With tech rehearsals about to begin, the endgame commences. The costumes are getting finalized, the performances (you hope) are getting settled and starting to blossom, the set's nearly finished, the lights are hung. Any major changes, or even small ones, risk upsetting all the good that has come up to now. But sometimes big things remain undone…
By the final rehearsal run of the play (sans costumes or lights), the action was feeling tight, we had cut the running time down to a lean 2 hours 40 minutes, and the actors were all in high spirits. Everything was there. But something was nagging me, something important: WAS THE STORY BEING TOLD?
When Hamlet cries for his father, are we getting it? When the ghost of the king appears, are we getting it? When two months pass and Hamlet is in his "antic disposition," do we get it? If someone isn't already familiar with the play, will they follow it and understand the important information along the way? If those first several scenes aren't clear, does the whole play lose the power of its arc? I didn't want our production to be a collection of great acting moments without a clear story.
But this was the endgame. Resources had become scarce, TIME being the most valuable and rarest. (We had already made some last-minute simplifications to the set and lights in the interest of time.) To change the staging would take hours to rehearse, hours that could be used refining what's already working.
The final run was on Friday. Generally speaking, all the cues needed to be written by the end of Saturday, with adjustments during cue-to-cue and first dress on Sunday. After that, any major changes would be nearly impossible. I figured I had one more shot at this.

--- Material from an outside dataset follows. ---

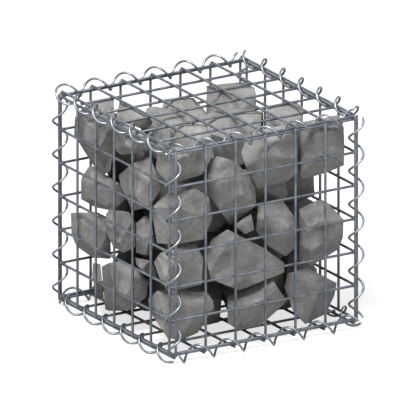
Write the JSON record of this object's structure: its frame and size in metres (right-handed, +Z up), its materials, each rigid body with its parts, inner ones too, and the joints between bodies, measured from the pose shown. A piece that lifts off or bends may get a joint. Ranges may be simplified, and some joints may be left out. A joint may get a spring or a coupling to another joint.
{
  "type": "gabion basket",
  "caption": "Cube-shaped gabion basket of welded wire mesh, laced along its edges with spiral binders and filled with broken stone.",
  "frame": {"origin": "on the ground under the middle of the basket", "axes": "+Z up, the front panel faces -Y, +X to the right of someone who looks at the front"},
  "size_m": [0.3362, 0.3362, 0.3338],
  "materials": {
    "mesh_wire": "galvanised, satin",
    "spiral_wire": "galvanised spring wire, bright satin",
    "stone": "broken grey quarry stone, rough"
  },
  "bodies": {
    "root": {"back_left_spiral": "spiral_wire", "back_rails": "mesh_wire", "back_right_spiral": "spiral_wire", "back_uprights": "mesh_wire", "base_back_spiral": "spiral_wire", "base_cross_wires": "mesh_wire", "base_front_spiral": "spiral_wire", "base_left_spiral": "spiral_wire", "base_long_wires": "mesh_wire", "base_right_spiral": "spiral_wire", "front_left_spiral": "spiral_wire", "front_rails": "mesh_wire", "front_right_spiral": "spiral_wire", "front_uprights": "mesh_wire", "left_rails": "mesh_wire", "left_uprights": "mesh_wire", "lid_back_spiral": "spiral_wire", "lid_cross_wires": "mesh_wire", "lid_front_spiral": "spiral_wire", "lid_left_spiral": "spiral_wire", "lid_long_wires": "mesh_wire", "lid_right_spiral": "spiral_wire", "right_rails": "mesh_wire", "right_uprights": "mesh_wire", "stones_bottom_back": "stone", "stones_bottom_front": "stone", "stones_bottom_left": "stone", "stones_bottom_middle": "stone", "stones_bottom_right": "stone", "stones_lower_back": "stone", "stones_lower_front": "stone", "stones_lower_left": "stone", "stones_lower_middle": "stone", "stones_lower_right": "stone", "stones_top_front": "stone", "stones_top_left": "stone", "stones_top_middle": "stone", "stones_top_right": "stone", "stones_upper_back": "stone", "stones_upper_front": "stone", "stones_upper_left": "stone", "stones_upper_middle": "stone", "stones_upper_right": "stone"}
  },
  "joints": []
}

So on Friday night, with the question of "story" nagging at me, I did what any normal person would do: I watched a movie. Kenneth Branagh's Henry V. I really was just trying to relax before bed, but sometimes watching a movie or listening to a symphony -- anything not related to the project at hand -- can allow me to let my conscious guard down and my subconscious to run free.
I was struck by how clear the story of the film was. This story of a king and his complicated claim to the throne of France, and how he caught conspirators and left his childhood friends behind and won at Agincourt and courted his queen. One unversed in English history would understand it, though a connoisseur would also appreciate the skill with which each moment was told not only textually, but visually. It was stunning to look at: the battles, the contrast between the French and English courts, the long table of the final scene, the little flourishes of gesture and wit. Branagh even included flashbacks to held explain things when necessary.
While watching the movie, a new idea for the first few scenes of HAMLET started to materialize:
- A woman (Horatio) speaks the prologue: "Let me speak to the yet unknowing world how these things came about…"
- We then see a photograph being taken: King, Queen, and Son. The loyal subjects applaud.
- Then we see a ghost. (The ghost of the man we just saw photographed.)
- Then another photograph. Same woman but different man. The loyal subjects applaud as before, but the son has receded to the background.
NOTE: One of Hamlet's underlying complaints in his first scene is how normal everyone is acting, even though their king just died and his brother married the queen. But it's NOT normal. The center of the kingdom has been ripped away and rapidly replaced. I felt like an opening tableau of a photograph would whet the audience's appetite to connect the pieces. I wanted them to see the ghost and know instantly that something is wrong. I wanted them to understand more clearly how Hamlet fits into this story and what he has to be upset about, so that when the play turns towards revenge it means something.
Another idea formed, which became a transition sequence bridging Shakespeare's Acts One and Two: Ophelia singing in the garden while Hamlet looks out the window. How much time has passed? We don't know, but we instinctively sense that something has changed, and so listen more closely for clues in the next scene between Polonius, Reynaldo, and Ophelia. We learn that Laertes has been in France a while, and that Hamlet is now mad, perhaps connecting this new information to Hamlet's warning to the watch that he will put on an "antic disposition."
I called my Hamlet (David) late that night to tell him the idea. The next day (Saturday's dry tech) I talked it through with my set and lighting designers. Then the cues were written and the scenes were staged on Sunday, just under the wire.
Both of these moments (the opening tableaus and the transition into Act Two) are not in Shakespeare's play. They are my inventions. But they came out of a desire to tell the story most clearly and to make the relationships more potent to the audience. Do I wish I'd had the foresight to do this weeks ago? Perhaps. Though it may have been helpful to wait until the need became clear to me, and thus be forced to stage things simply because of time. (Something too showy and overthought might have drawn attention to itself -- "Oh, the director is trying to be clever.") Most of all, I am grateful that I was not too stubborn to admit that something was missing and needed to be done. Time be damned.